I've always thought that it's about how people view history as wide swaths of change cut by powerful, destiny-bound men, when really it's just the actions of regular people in difficult situations that could really go either way. "It's the pebble not the stream, not the garden but the stone." It's a correlary to the "little people make history" idea which is sort of true, but also let's not go crazy here. I think it's more about the David Halberstam principle of history, that things didn't have to be this way, but for a few small decisions.

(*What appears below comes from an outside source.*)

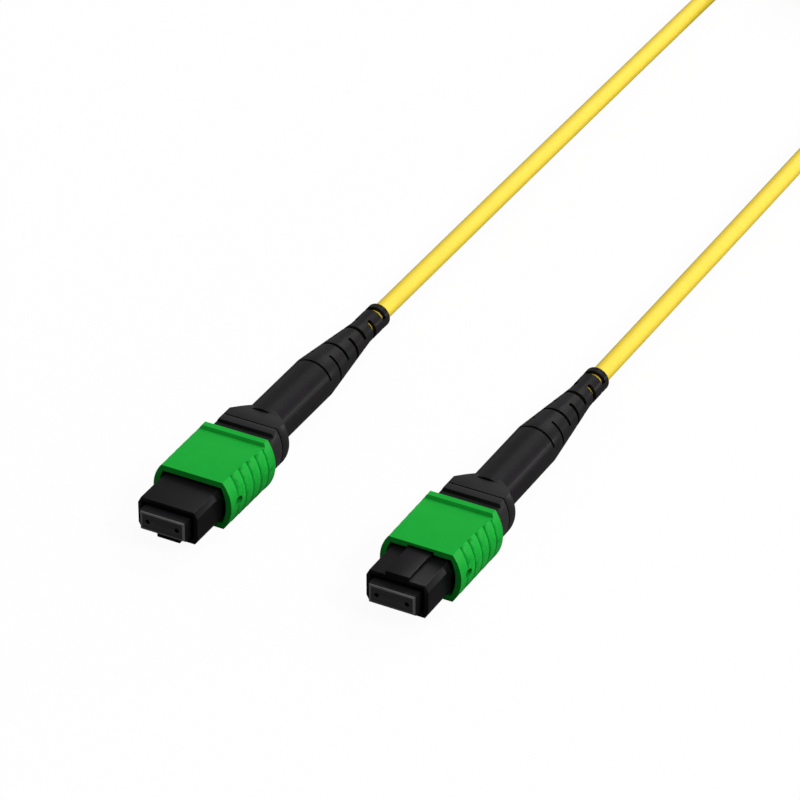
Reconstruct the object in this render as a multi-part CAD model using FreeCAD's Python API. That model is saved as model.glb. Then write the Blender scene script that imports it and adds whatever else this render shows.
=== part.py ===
import FreeCAD
import Part
import math
import os

# Patch lead with a multi-fibre push-on connector at each end.
# One connector is built about its own axis and placed twice, the second turned half over:
# X across, Y from the ferrule face back to the boot tip, Z up, origin on the axis at the face.
# All sizes are in millimetres.

# Rectangular ferrule
FERRULE_WIDTH = 7.1
FERRULE_HEIGHT = 3.1
FERRULE_LENGTH = 8.0
FERRULE_EDGE = 0.2
FLANGE_WIDTH = 7.7
FLANGE_HEIGHT = 3.55
FLANGE_LENGTH = 2.6
GUIDE_PITCH = 4.6
GUIDE_RADIUS = 0.35
EPOXY_WINDOW_WIDTH = 2.8
EPOXY_WINDOW_LENGTH = 1.4
EPOXY_WINDOW_DEPTH = 0.9
EPOXY_WINDOW_START = 2.9
FLOAT_TRAVEL = 0.8

# Fibres and the rubber sleeve that leads them into the ferrule
RIBBON_WIDTH = 3.05
RIBBON_THICKNESS = 0.32
BUNDLE_WIDTH = 1.3
BUNDLE_HEIGHT = 1.0
BUNDLE_START = 23.0
FAN_LENGTH = 4.0
FIBRE_CLEARANCE = 0.05
RUBBER_WIDTH = 3.5
RUBBER_HEIGHT = 1.4
RUBBER_GRIP = 2.2
RUBBER_TAIL = 1.3

# Plate behind the ferrule that keeps guide pins and carries the main spring
CLAMP_WIDTH = 6.9
CLAMP_HEIGHT = 3.3
CLAMP_LENGTH = 1.5
CLAMP_SEAT = 0.02
CLAMP_NOTCH = 0.86

# Main spring, wound to a rounded oblong
SPRING_WIDTH = 6.0
SPRING_HEIGHT = 3.1
SPRING_WIRE = 0.4
SPRING_TURNS = 4.5
SPRING_SEAT = 0.05
SPRING_BEND_SHARE = 3.0
FACETS_PER_TURN = 10
WIRE_CORNERS = 5

# Inner housing
HOUSING_FRONT = 1.55
HOUSING_LENGTH = 16.45
HOUSING_SIDE_WALL = 0.7
HOUSING_ROOF = 0.675
HOUSING_CHAMFER_X = 0.5
HOUSING_CHAMFER_Z = 0.95
WINDOW_CLEARANCE = 0.12
MOUTH_DEPTH = 1.0
CAVITY_CLEARANCE = 0.15
REAR_CAVITY_WIDTH = 6.7
KEY_WIDTH = 3.6
KEY_HEIGHT = 0.6
KEY_LENGTH = 11.6
LATCH_NOTCH_START = 8.7
LATCH_NOTCH_LENGTH = 1.7
LATCH_NOTCH_HEIGHT = 2.6
LATCH_NOTCH_WALL = 0.25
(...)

I think it's also about just the concept that one can never really fully write about history without leaving something out and one can never really know the importance of the choices you make. Please note that I majored in history and have a Hirschfeld lithograph of Sondheim hanging in my living room, so I could just be projecting.
posted by pokeydonut at 10:18 PM on May 1, 2007


Or a subtle satire on 'Do you remember where you were when JFK was shot?'

That would be 'Something Just Broke,' a song Sondheim added to Assassins for the 1992 London revival. Well, except that it's not satire. Or subtle. In fact, it's shoehorned into the climax of the show and has 'afterthought' written all over it. But, anyway, if you want a Sondheim song about the JFK assassination, that's the one.
posted by pokeydonut at 8:30 AM on May 2, 2007


Well, I caught and appreciated the pebble/stream line, and I don't believe that the Great Men view is all there is to history either, but did the someones in their respective tree and crawlspace actually affect that history in any way?

I guess I'm asking if there's something in the context of this song that makes it fascinating, the way it presents what it presents, or if it's just one of those 'if you gotta ask, you'll never know' things.